If we look at design culture as cumulative developments, we can start to think of human, material, and machine factors as networks connected to one another. While working, we should move more inside this network, discover new nodes, and try to relocate none of them into the centre. We should increase the possibilities of transition within scales.

In addition to your own work, you play a part in bigger projects as well. You did the video works and architectural productions of Louis Kahn and Sergey Parajanov exhibitions at Pera Museum, and Remix at Akbank Sanat. How did you apply your overall approach to these projects?

My approach towards the space and production process is also nourished by the same principles in my works on architectural and exhibition design. I constantly think of multiscale and holistic works, building passages within practices, dynamically designing not the outcome but the process, and establishing systems that are regenerated at every turn. I was able to implement this understanding of layered production to Re/Framing Louis Kahn (2017, Pera Museum), Remix, a Bülent Erkmen retrospective (2018, Akbank Sanat), and Parajanov with Sarkis, for which I did video and lighting design, as well as architectural direction and applications.

In the Kahn exhibition, we wanted to do an installation that would reference the notion of architecture, the limits of which are drawn with light. We set off by questioning how it would be possible to place the audience within structures. We created a video projection work that ends in the limits of the space, using photographs of Kahn’s works. With huge videos that expand towards the perimeters of the room, we enabled the audience to relate with the structures. We were able to get them in those structures, their shadows were physically inside. We wanted to bring a fresh perspective to architectural exhibitions, which conventionally refers to two-dimensional drawings and photographs that are hung up on the wall.
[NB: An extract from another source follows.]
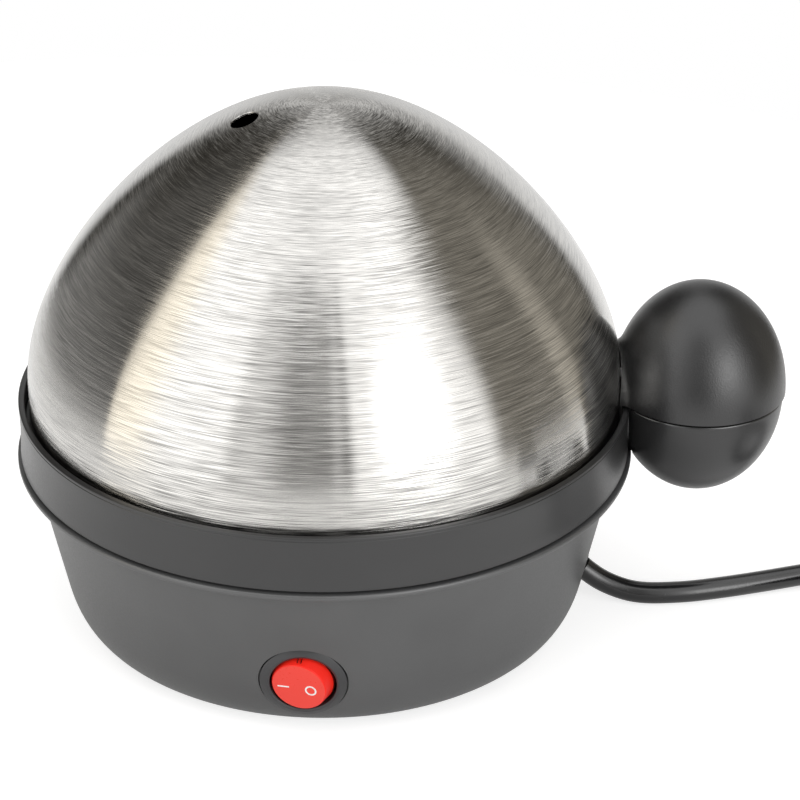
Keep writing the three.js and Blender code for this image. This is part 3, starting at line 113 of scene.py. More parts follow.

Parajanov with Sarkis was as important as Kahn. We tried to rebuild Parajanov’s world by making a selection of his works and film stills. Editing 40 scenes from his films as blinks of an eye, we wanted to emphasise how he does collages/painting as he is making a film. Reframing every work enabled them to create their own spaces. Thus, each of the works that present an intense world of images gained independence from the mess caused by their togetherness, becoming a work of their own.

What are you currently working on? What is on your agenda?

For my next exhibition I am focusing on the lights and display units of the city. I research the damaged or empty states of audio-visual components of everyday life such as billboards and signs, limping lights and situations in which their infrastructures are visible. I am interested in what the structures that hold the images show without those images, and in their solitary state. When the paintings go away, empty frames turn into a potential area of expression that can embody many different things. I find their infinity, and capacity to incorporate nothing while simultaneously incorporating many things interesting.

On the other hand, I also try to view the light and sound of the city through different scales, as a holistic material. For instance light and sound are perceived as white noise from a certain distance. There is a certain abstraction or displacement both in the signs and in this holistic noise. This abstraction enables to bring into view the functional and aesthetic relations of everyday objects. Otherwise we are unable to realise these effects within daily life.